Yes, we sell bench desking, and we do so because our manufacturers make them, our customers often want them and no matter what we say to deter them they have them anyway, and there are, of course, a number of compelling reasons for having them. BUT, there are also a number of reasons to avoid them.
A few weeks ago, we were called in to quote for re-decorating an office. Because it is an operational office, decorating work would have to take place during a weekend and everything had to be back in position on Monday morning so that the staff could continue with their daily work without disruption. The desks were positioned within a few inches of the walls that needed to be decorated – too close to be able to even push a paint roller between the wall and the desk let alone allowing enough space for our decorators to stand and carry out a proper job. The desks would therefore have to be moved but they were bench desks and each bench fitted neatly between the wall and a pillar in the centre of the room. Because of this, they couldn’t be shifted away from the wall and the only solution would have been to clear everything off them and box it all up and then dismantle every desk. There simply wouldn’t be enough time to do this, get the office decorated and then re-assemble and re-position all the desks during a weekend. The net result is that the company still has unpainted walls and is still deliberating as to what to do. Had they had individual desks, we could have very easily just pulled the end desks out from the cluster and decorated the walls.
The next experience was almost identical to the previously mentioned situation except that this time there was sufficient space to move the desks away from the walls into the main aisle. But they were immensely heavy and couldn’t be moved without first clearing everything away to avoid damage, and employing additional people to lift them. Due to time constraints (again trying to get everything done and back to normal again during a single weekend), the operational procedure of getting everything ready for the works and then re-instating it at the end was almost as extensive as the decorating work itself. The following additional steps would have to be employed:
- Unplug from floorboxes all computers, phones and electrical equipment
- Clear all desktops and pack away into labelled packing crates
- Clear everything from under the desks and pack away
- Label computers, phones and remove and store in a safe place
- Employ an additional 2-4 men to help lift and shift the desks without damage to the floor or desks, or injury to the people carrying out this work
- Repeating all these procedures at the end of the weekend to put everything back again.
The above could have been limited to clearing just a handful of desks had they have been individual units. Again, this company has had to put off their plans to decorate their office because the process was too complicated and costly.

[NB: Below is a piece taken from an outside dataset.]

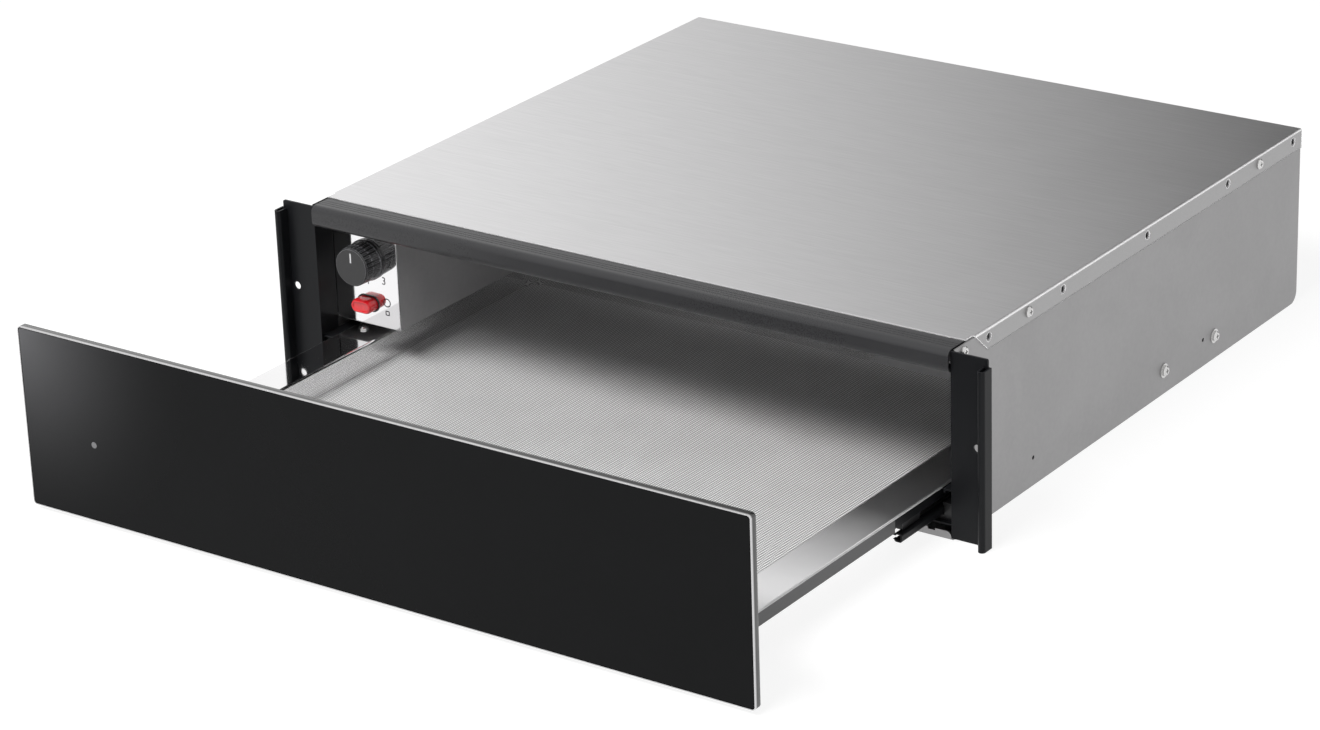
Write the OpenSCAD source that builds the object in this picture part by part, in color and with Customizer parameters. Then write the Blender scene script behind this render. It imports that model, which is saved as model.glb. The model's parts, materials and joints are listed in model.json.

An finally, we had a recent experience in re-carpeting a fully operational office with bench desks (we have had to do this a number of times before I might add, so it was not a new experience too us). What we would usually do is to work in areas by shifting all the furniture into another area, carpeting the cleared area and then shifting everything back again and working on another area. But this is assuming the desks can be moved which, if they are individual desks they can. The bench desks may (as was the case in this situation) have to stay put, and our fitters worked at a far, far slower pace because the desks had to be lifted whilst carpet was being laid underneath them. Not least, we had to employ additional labourers who’s job was purely to lift desks. All in all, the cost of the job was significantly greater because of the inability to move the desks.

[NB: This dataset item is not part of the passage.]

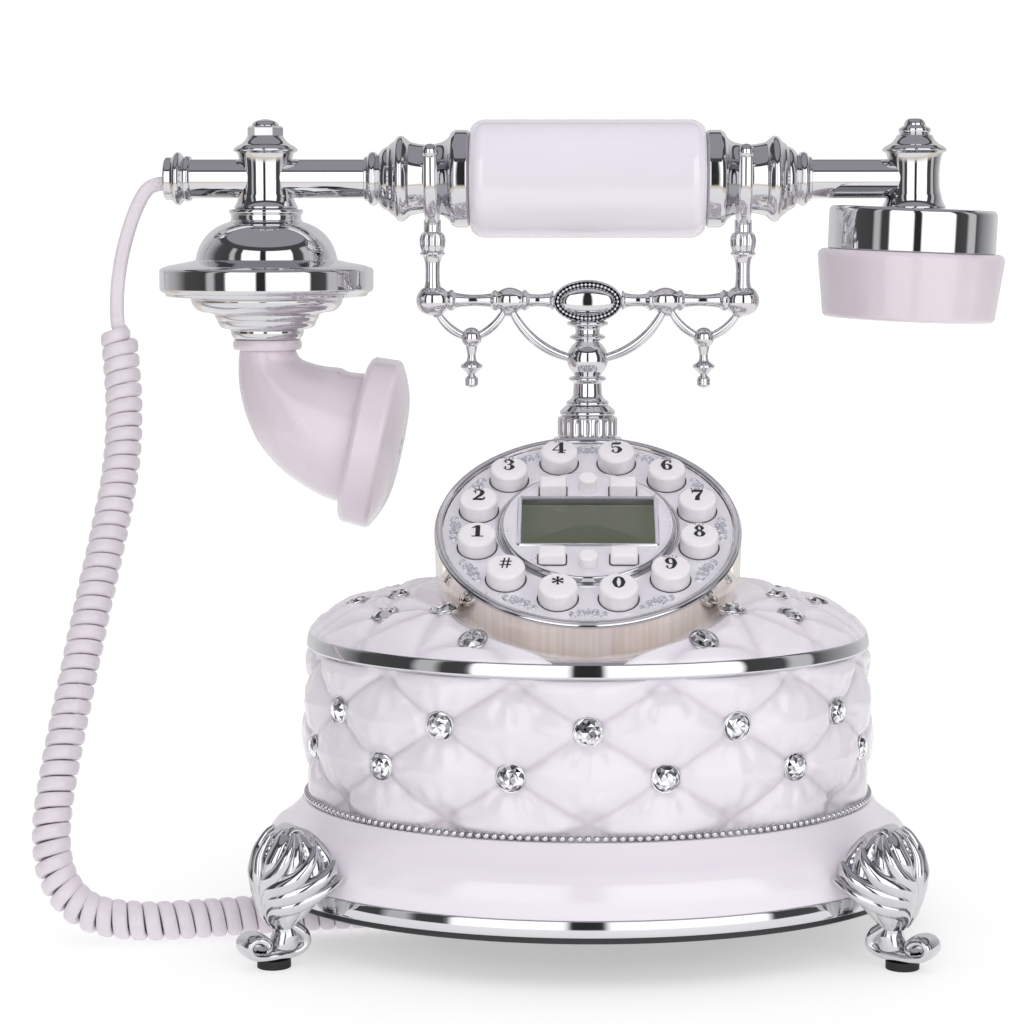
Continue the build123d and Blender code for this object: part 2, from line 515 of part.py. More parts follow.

To conclude, when buying new desks and designing the layout, think about how long you’re likely to stay at the office, and what the chances are that you will want to do an office re-fresh at some point. In my experience, the most likely facelifts are new carpets and decorating.

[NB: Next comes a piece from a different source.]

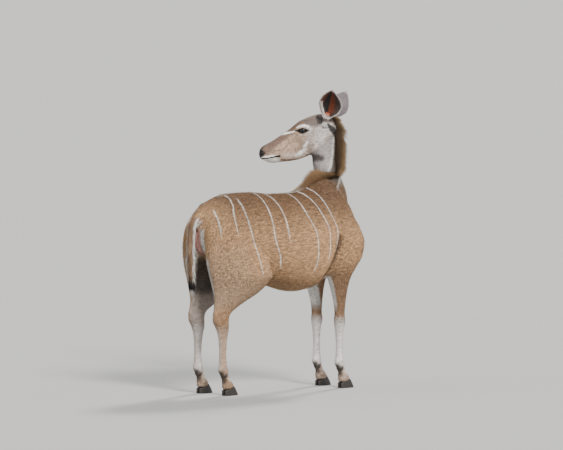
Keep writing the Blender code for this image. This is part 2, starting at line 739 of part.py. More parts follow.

Space planning; why is it fundamentally important to space plan an office in advance of signing a lease?
29th June 2015
By Crispin Maby
Don’t take a chance. Signing up to a 5 year lease on an office suite and then finding that you can’t make the layout work the way you ideally want it to, or worse still, you simply can’t fit everyone in without making some serious compromises can have a major impact on your business for a number of years.
The landlord or letting agent is only interested in getting you to commit to a long term lease at the highest possible rental rate and service charge. It’s neither their responsibility nor is it in their interests to tell you about any negative aspects of their office building and certainly they cannot be expected to make sure the space is suitable for your needs. That’s your job, and if you get it wrong, they’re not going to be sympathetic and let you off the long term commitment you’ve just signed up to.
Your own commercial property (acquisition) agent, should you choose to appoint one to assist in your office search, should be more accommodating – after all they are working for you and you are paying them – however, they usually work on a ‘finders-fee’ which they only get if and when you’ve entered into a lease agreement. Furthermore their fee is usually based on a percentage of the annual rental, so we must question whether they really have your full interests at heart, or whether their concerns are more focussed on their own pockets. Perhaps I’m being very unfair on the commercial agents – there are a lot of very good ones out there and I know a few of them – but their job is to help you find a property of the size and specification that you decide you want. You need to tell them what you want and they will find it, but don’t expect them to spend time working out how you’re going to make best use of the space, or whether you can fit everything in. At best, they might throw a few rule-of-thumb figures at you – the most typical being 100 square feet per person – but every business is different and uses the office space in different ways, so one size (or rule) certainly doesn’t fit all. Also, the usable space of two offices of identical floor size (square footage) are likely to be completely different, so any general sizing rules should be used with caution. Take a guess and you may well find that you’re either committing to and paying for far too much space, or perhaps worse, not having enough space. Either one can have a serious financial impact on your business.
Space planning will confirm whether an office is too big, too small or just the right size and shape. But this needs to be done as soon as you find what you consider to be a potentially suitable office and most definitely not further down the line when it’s in the hands of the solicitors, or when the lease has been completed. If it comes to light that the office is unsuitable, then you will hopefully have time to find another one that is. There are plenty of companies and individuals who can offer you a space planning and measured building survey, some of whom might do it for free and others charge, but either way it is worth getting them in to assist you in making the right choice.